Sometime a few weeks ago I'd had enough. I'd eaten more meat in the last three months than I probably had combined in the entire past year. Enough! I missed my meatless dinners, my all-green meals, my refrigerator full of leaves.
Since then, I've made a lot of spicy cabbage, several tomato-cucumber salads (eaten on the balcony!), and had more than a few cheese toasts instead of liverwurst ones. (The Sainsbury's cheddar, tragically, is all gone now. Good thing I've just booked another flight to London. For the conference! Of course. Not for the cheese. No, not at all.)
And I've been saying a little prayer every night to the gods that be at the New York Times dining section that they make Elaine Louie's Temporary Vegetarian column a little less Temporary and a little more Permanent. Seriously, that column? Is a gem. Remember the Chana Punjabi? Her cabbage strudel haunts my dreams. And these Turkish zucchini pancakes, dolloped with garlicky yogurt, were nothing short of stellar. Right now, her column is the best part about that dining section for me and I hope it becomes a permanent part of the Wednesday lineup.
But back to those pancakes. Hoo boy.
I once had zucchini pancakes, 10 years ago at a friend's one-room apartment in Paris. She was, to be polite, not a gifted cook and all I could remember was the pile of slightly blackened vegetable shreds lying on my plate, glistening with still-raw egg and oil. Oooh, not pleasant in the very least. "A for effort", though, as the 7-foot tall Massachusetts State Trooper folded into the passenger seat of my dad's sedan told me when I passed my driving test at 19.
So I had this recipe bookmarked for a year before I got around to trying it. What I didn't want were oily pancakes, or heavy ones. I wanted something light and fluffy and delicious and green, and, oh, did I get what I wanted. Readers, don't wait this long before trying these things. They are too good to be ignored.
I made a few changes to the recipe: First of all, dill remains the final frontier in my food world. It is the one and only thing I really, really don't like.
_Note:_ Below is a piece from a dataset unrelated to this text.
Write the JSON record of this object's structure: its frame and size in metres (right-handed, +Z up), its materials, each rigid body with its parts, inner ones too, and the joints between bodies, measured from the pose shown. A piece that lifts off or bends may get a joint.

I got over cilantro, so maybe I will one day get over dill, but I'm not holding my breath. It tastes like dirty fridge to me and that's all I can say about that. But mint and zucchini are such a lovely pair, such a springy pair of lovebirds that I substituted the one for the other with spectacular results. Also, I totally forgot to add the baking powder. It just slipped my mind. And the pancakes were fine! So I guess it's not entirely essential?
Other than that, the recipe was a charm. You quickly shred three zucchini (I used those very pale green ones, which are called marrows in England, held firmly against a big cheese grater) and squeeze the ever-loving life out of them once the shreds have been salted for a bit. You mix this limp green mess with eggs and crumbled feta and sliced scallions and the mint. Then you fry good-sized (3-4 tablespoons worth) mounds of the batter in vegetable oil until browned and crisping.
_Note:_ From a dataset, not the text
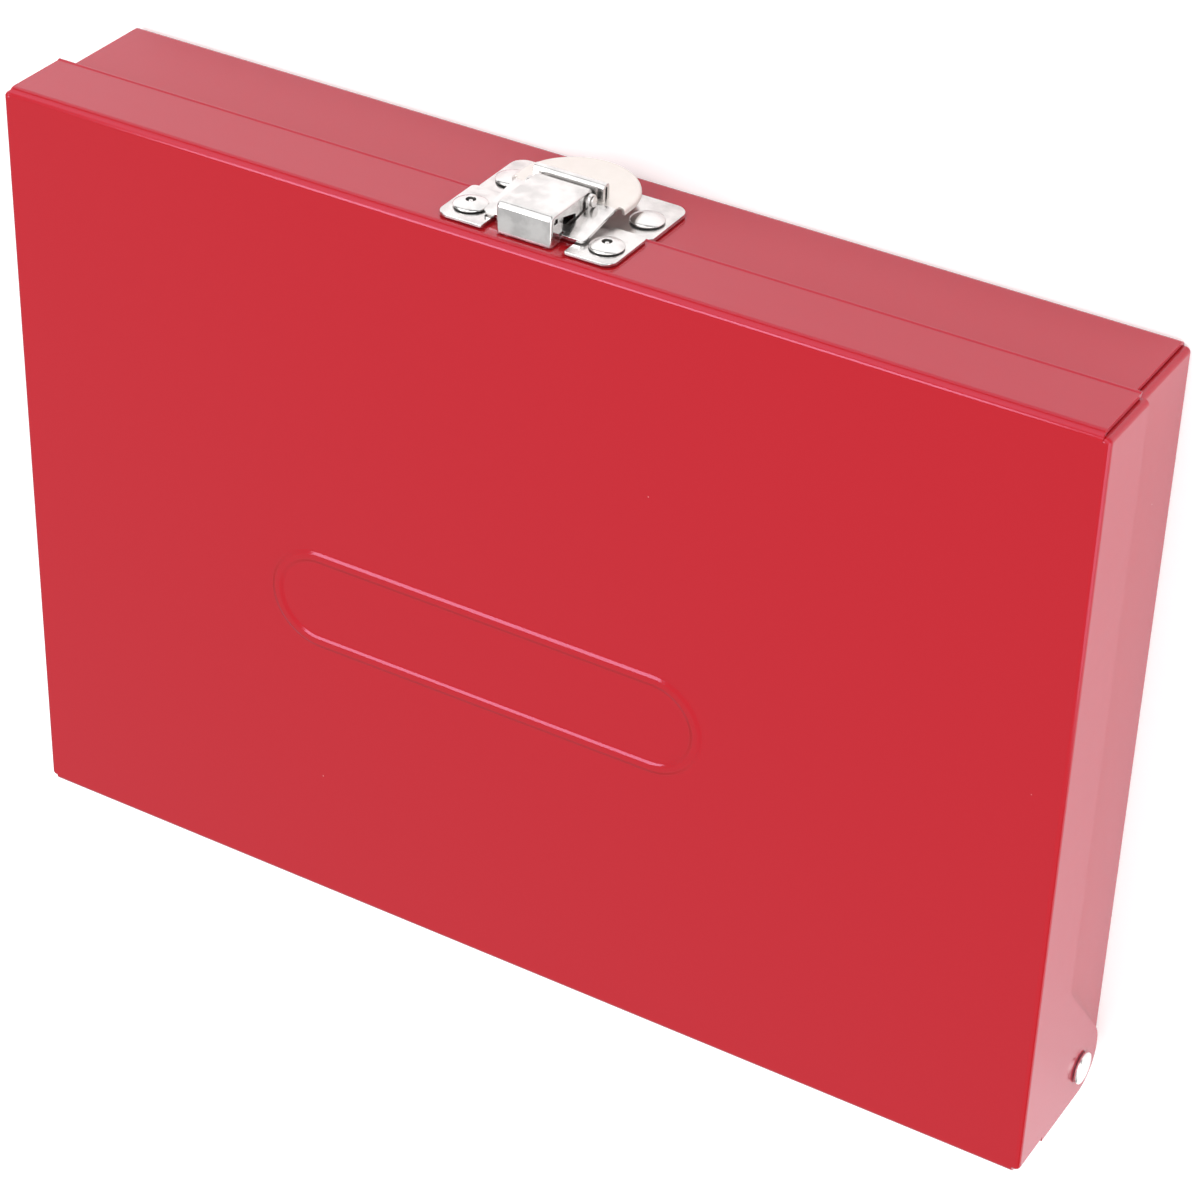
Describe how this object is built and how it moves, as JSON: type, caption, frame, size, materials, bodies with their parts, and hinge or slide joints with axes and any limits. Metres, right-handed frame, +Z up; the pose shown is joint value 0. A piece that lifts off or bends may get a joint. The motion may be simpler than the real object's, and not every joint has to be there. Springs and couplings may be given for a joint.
{
  "type": "metal tool box",
  "caption": "Flat sheet-steel tool box with a folded lid that swings on riveted end ears and an over-centre draw latch on the long side.",
  "frame": {"origin": "on the table under the middle of the closed lid's outline, on the tray's flat underside", "axes": "+Z up through the lid; +X along the long side, to the right for someone facing the latch; the latch is on the -Y side and the hinge on the +Y side"},
  "size_m": [0.2676, 0.1971, 0.0451],
  "materials": {
    "red_enamel": "glossy stoved enamel with slight orange peel",
    "nickel_plate": "bright nickel plate with soft reflections",
    "rivet_metal": "plain satin"
  },
  "bodies": {
    "tray": {"base_rivet_left": "nickel_plate", "base_rivet_right": "nickel_plate", "hinge_rivet_left": "rivet_metal", "hinge_rivet_right": "rivet_metal", "hinge_spacer_left": "nickel_plate", "hinge_spacer_right": "nickel_plate", "hinge_washer_left": "nickel_plate", "hinge_washer_right": "nickel_plate", "latch_base_plate": "nickel_plate", "lever_pivot_pin": "nickel_plate", "tray_shell": "red_enamel"},
    "lid": {"keeper_plate": "nickel_plate", "keeper_rivet_left": "nickel_plate", "keeper_rivet_right": "nickel_plate", "lid_shell": "red_enamel"},
    "latch_lever": {"hook_pivot_pin": "nickel_plate", "latch_lever": "nickel_plate"},
    "latch_hook": {"latch_hook": "nickel_plate"}
  },
  "joints": [
    {"name": "lid_hinge", "type": "hinge", "parent": "tray", "child": "lid", "pos_m": [0, 0.085, 0.0148], "axis": [-1, 0, 0], "range_deg": [0, 98]},
    {"name": "latch_lever_hinge", "type": "hinge", "parent": "tray", "child": "latch_lever", "pos_m": [0, -0.0992, 0.0364], "axis": [-1, 0, 0], "range_deg": [0, 85]},
    {"name": "latch_hook_hinge", "type": "hinge", "parent": "latch_lever", "child": "latch_hook", "pos_m": [0, -0.0998, 0.0272], "axis": [1, 0, 0], "range_deg": [0, 90]}
  ],
  "couplings": [
    {"joint": "latch_hook_hinge", "follows": "latch_lever_hinge", "ratio": 1.05}
  ]
}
Piping hot, they were savory and sweet, full of yielding pockets of salty-soft feta and bright with mint and scallions, while the cool yogurt sauce balanced each mouthful. Very, very good.
But. Eaten cold from the fridge the next day? They were even better, if that's possible. The flavors were richer yet lighter, too; the pancake firmer and easier to eat. Totally transcendent, really. I had only two pancakes leftover and I actually caught myself wishing we'd eaten less at dinner the night before. I love discovering things that taste even better the next day: It makes my inner Martha Stewart emerge and I find myself planning elaborate buffet luncheons featuring entire tables covered with food cooked the previous day.
These pancakes? They'd be front and center. And no one would miss the meat.
Zucchini Pancakes
Makes 12 pancakes
For the pancakes
3 medium zucchini, shredded
Salt and freshly ground black pepper
3 large eggs, beaten
1/2 cup all-purpose flour
1 tablespoon extra virgin olive oil
1 cup crumbled feta cheese
3 scallions, thinly sliced
1-2 tablespoons finely shredded fresh mint
1 teaspoon baking powder (I forgot to add this! And they were fine)
4 to 6 tablespoons vegetable oil, more as needed
For the yogurt sauce
2/3 cup plain yogurt
2 cloves garlic, finely chopped
1/2 teaspoon salt
1. Preheat oven to 250 degrees. Place zucchini in a colander over a bowl, and mix with 1/2 teaspoon salt. Allow to drain for five minutes. Transfer to a cloth kitchen towel, and squeeze hard to extract as much moisture as possible. Squeeze a second time; volume will shrink to about half the original.
2. In a large mixing bowl, combine zucchini and eggs. Using a fork, mix well. Add flour, 1/2 teaspoon salt, olive oil, feta, scallions, mint and 1/2 teaspoon black pepper. Mix well, add baking powder, if using, and mix again.
3. Place a cast iron skillet or other heavy skillet over medium heat. Add 2 tablespoons vegetable oil and heat until shimmering. Place heaping tablespoons of zucchini batter in pan several inches apart, allowing room to spread. Flatten them with a spatula if necessary; pancakes should be about 3/8 inch thick and about 3 inches in diameter. Fry until golden on one side, then turn and fry again until golden on other side. Repeat once or twice, frying about 5 to 6 minutes total, so pancakes get quite crisp. Transfer to a plate lined with paper towels, and keep warm in oven. Continue frying remaining batter, adding more oil to pan as needed. Serve hot.
4. For yogurt sauce: In a small bowl, combine yogurt, garlic and salt. Mix well, and serve on the side or on pancakes.